Sementara itu, Tom Lembong terjerat kasus impor gula yang merugikan negara sebesar Rp 194 miliar. Ia dituduh memberikan izin impor gula kristal mentah tanpa melalui rapat koordinasi dengan kementerian terkait. Jaksa menilai Tom mengabaikan aturan yang dibuatnya sendiri, yakni Permendag Nomor 117/M-DAG/PER/12/2015, yang menyatakan bahwa hanya BUMN yang boleh mengimpor gula kristal putih. Hakim Pengadilan Tipikor Jakarta Pusat menjatuhkan vonis 4,6 tahun penjara dan denda Rp 750 juta kepada Tom Lembong. Namun, Presiden Prabowo memberikan abolisi sehingga proses hukumnya dihentikan.
Amnesti dan Abolisi: Sah Secara Hukum, Tapi Minim Transparansi
Amnesti dan abolisi merupakan dua bentuk pengampunan atau penghentian proses hukum pidana yang memiliki perbedaan mendasar. Keduanya menjadi hak prerogatif presiden. Peneliti Caksana Institute, Hanifah Febriani, menjelaskan bahwa amnesti berasal dari kata Yunani "amnestia" yang berarti "melupakan". Secara hukum, amnesti dilekatkan kepada seseorang yang telah dianggap bersalah, tetapi kesalahannya diampuni oleh negara melalui keputusan presiden.
Sedangkan abolisi adalah penghapusan pidana karena yang bersangkutan dianggap tidak bersalah. Baik amnesti maupun abolisi bisa diberikan saat proses hukum masih berlangsung, berbeda dengan grasi yang diberikan kepada terpidana setelah vonis inkrah.
Dalam konteks hukum Indonesia, dasar pemberian amnesti dan abolisi ada dalam Pasal 14 ayat (2) Undang-Undang Dasar 1945, yang menyatakan bahwa Presiden memberi amnesti dan abolisi dengan memperhatikan pertimbangan Dewan Perwakilan Rakyat.
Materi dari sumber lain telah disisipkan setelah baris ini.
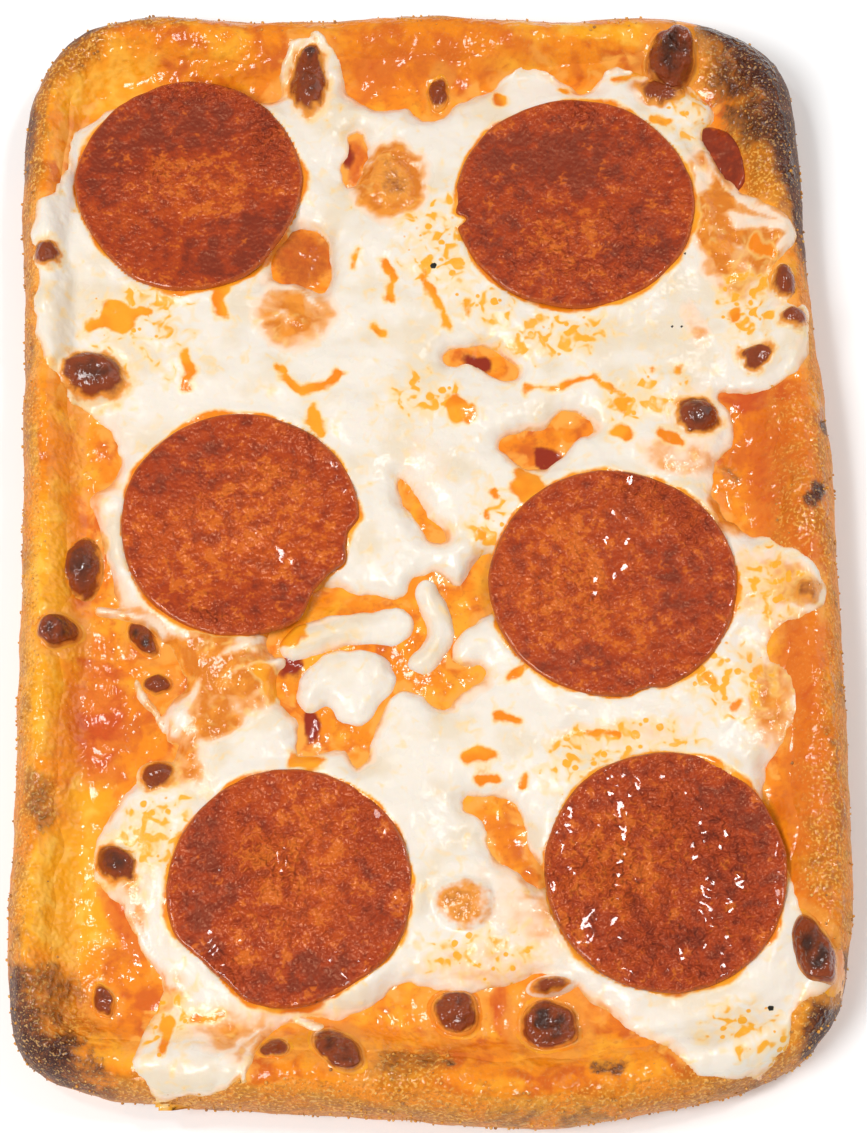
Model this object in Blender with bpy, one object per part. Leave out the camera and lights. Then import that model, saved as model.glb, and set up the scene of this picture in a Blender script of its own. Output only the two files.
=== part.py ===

Akan tetapi, Hanifah menyoroti kurangnya aturan pelaksana yang secara terperinci mengatur tata cara pemberiannya, termasuk batas dan jenis tindak pidana yang dapat memperoleh amnesti atau abolisi.
Ia juga menyoroti lemahnya transparansi dan objektivitas dalam proses pemberian amnesti dan abolisi karena hanya berdasarkan pertimbangan DPR yang terbatas mekanismenya, berbeda dengan pengadilan yang bersifat terbuka dan dapat diuji secara publik. Hal ini menimbulkan preseden buruk dan bertentangan dengan asas persamaan di depan hukum.
Hanifah menekankan perlunya regulasi baru yang sedang dirancang untuk mengatur amnesti dan abolisi, termasuk menetapkan batasan tindak pidana yang bisa diberikan amnesti atau abolisi guna menjaga kepastian hukum dan integritas peradilan.
Zainal Arifin Mochtar menambahkan bahwa amnesti dan abolisi secara etis harus memiliki basis yang jelas dan tujuan rekonsiliasi yang nyata, bukan hanya sebagai alat politik. Ia menegaskan bahwa parameter yang jelas dan limitasi untuk kasus tertentu harus diterapkan, terutama dalam kasus korupsi.